What the task requires:
Copy out all lines that carry the word "parts".

Listed entries:

====================

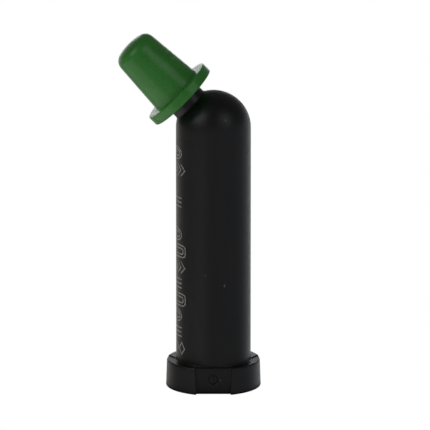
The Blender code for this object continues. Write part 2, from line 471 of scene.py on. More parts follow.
def flange_rings():
    """From the circle on the rear face out, up the flange's side and in to the barrel's root."""
    edge = FLANGE_EDGE
    gate_low = GATE_Z - GATE_HALF
    gate_high = GATE_Z + GATE_HALF
    circle = barrel_ring(REAR_CIRCLE_R, 0, ridge=0)
    rings = [circle, between(circle, outline_ring(0, edge), 0.5)]
    quarter = [math.radians(90 * i / 4) for i in range(5)]
    rings += [outline_ring(edge * (1 - math.cos(t)), edge * (1 - math.sin(t))) for t in quarter]
    rings += [outline_ring(z) for z in spread(edge, gate_low, 4)]
    rings += [outline_ring(z) for z in spread(gate_low, gate_high, GATE_CELLS)]
    rings.append(outline_ring((gate_high + FLANGE_H - edge) / 2))
    top = FLANGE_H - edge
    for t in quarter:
        rings.append(outline_ring(top + edge * math.sin(t), edge * (1 - math.cos(t)), PARTING_STEP))
    root = barrel_ring(BARREL_R + ROOT_FILLET, FLANGE_H, 0, PARTING_STEP)
    rings += [between(rings[-1], root, 0.5), root]
    return rings


def barrel_rings():
    """The root fillet and the barrel, with the witness groove a little below the dome."""
    rings = []
    root_z = FLANGE_H + ROOT_FILLET
    for r, z in arc(BARREL_R + ROOT_FILLET, root_z, ROOT_FILLET, ROOT_FILLET, 270, 180, 4)[1:]:
        step = PARTING_STEP * max(0.0, 1 - (z - FLANGE_H) / ROOT_FILLET)
        rings.append(barrel_ring(r, z, 1.0, step))
    plain = spread(root_z, WITNESS_Z - WITNESS_CLEAR, BARREL_RINGS)
    rings += [barrel_ring(BARREL_R, z) for z in plain]
    for across, sunk in ((-2, 0), (-1, 0), (-0.4, 1), (0.4, 1), (1, 0), (2, 0)):
        groove_r = BARREL_R - WITNESS_DEPTH * sunk
        rings.append(barrel_ring(groove_r, WITNESS_Z + WITNESS_HALF_W * across))
    rings.append(barrel_ring(BARREL_R, (WITNESS_Z + DOME_Z) / 2))
    return rings


def ridge_outwards(ring, radius):
    """Raises the parting line's column on a dome ring."""
    made = []
    for column, point in zip(COLUMNS, ring):
        lift = column.parting * PARTING_RIDGE
        made.append(DOME + (point - DOME) * ((radius + lift) / radius))
    return made


def collar_fillet_rings(turns):
    """The fillet between the dome and the collar."""
    start = 270 - math.degrees(OUTER_BETA)
    sweep = arc(COLLAR_FOOT_R, COLLAR_FOOT_S, COLLAR_FILLET, COLLAR_FILLET, start, 180, 6)
    return [nozzle_ring(r, s, turns, 1.0) for r, s in sweep[1:]]


def nozzle_outline():
    """The collar, the nozzle, its tip and the channel back in, as (r, s) on the nozzle's axis."""
    outline = rounded(
        [
            (COLLAR_R, COLLAR_FOOT_S),
            (COLLAR_R, COLLAR_END),
            (NOZZLE_ROOT_R, COLLAR_END),
            (NOZZLE_TIP_R, NOZZLE_END),
            (CHANNEL_TIP_R, NOZZLE_END),
            (CHANNEL_ROOT_R, CHANNEL_ROOT_S),
        ],
        [COLLAR_EDGE, NOZZLE_ROOT_ROUND, TIP_EDGE, TIP_INNER_EDGE],
        steps=4,
    )
    return subdivided(outline, 0.45)[1:]


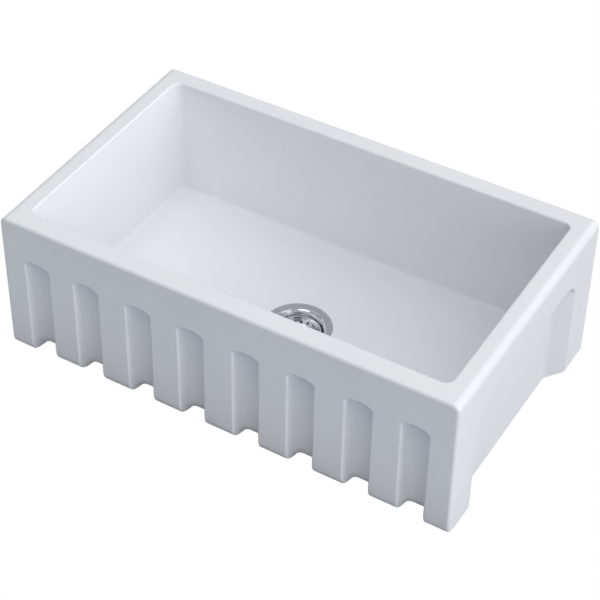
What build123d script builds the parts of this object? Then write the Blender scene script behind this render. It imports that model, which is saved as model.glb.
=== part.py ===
from build123d import *
import math
import os

os.makedirs("parts", exist_ok=True)

# ---------------------------------------------------------------------------
# Driving dimensions, millimetres. X runs along the apron front, Y to the back,
# Z up. The origin is on the base plane, under the axis of the drain.
# ---------------------------------------------------------------------------
# outer body of the basin
W = 762.0            # width, 30 in
D = 457.2            # depth, front to back, 18 in
H = 254.0            # height, 10 in
R_SIDE_TOP = 12.0    # soft roll on the left and right top edges
R_EDGE = 4.5         # front and back outline, upright corners
R_BASE = 1.0         # edges of the base
R_BOTTOM = 22.0      # roll under the lands of the apron front
R_POST = 16.0        # tighter roll under its two end posts
A_BOTTOM = 76.0      # how far these rolls turn, degrees

# bowl
BOWL_X = 348.5       # half width of the bowl at the rim
BOWL_Y0 = -194.5     # inner front edge at the rim
BOWL_Y1 = 198.0      # inner back edge at the rim
BOWL_R = 13.0        # upright corners of the bowl
DRAFT = 0.8          # wall draft, degrees
FLOOR_Z = 38.0       # floor at the drain, so the bowl is 216 mm (8.5 in) deep
FLOOR_FALL = 2.5     # fall of the floor to the drain
DISH_R = 165.0       # reach of the shallow dish round the drain
R_FLOOR = 8.0        # fillet between walls and floor
R_RIM = 3.2          # inner edge of the rim

# flutes of the apron front
FLUTE_XS = (46.7, 137.6, 230.2, 319.0)   # and the same to the left
FLUTE_W = 21.1       # half width between the sharp edges
FLUTE_BACK_W = 17.6  # half width at the back, before its corners are rounded
FLUTE_DEPTH = 21.8
FLUTE_CORNER = 11.0  # round between side wall and back
FLUTE_SHOULDER = 177.0
FLUTE_APEX = 186.5
R_FLUTE_EDGE = 3.5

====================

The solution:
The Blender code for this object continues. Write part 2, from line 471 of scene.py on. More parts follow.
What build123d script builds the parts of this object? Then write the Blender scene script behind this render. It imports that model, which is saved as model.glb.
os.makedirs("parts", exist_ok=True)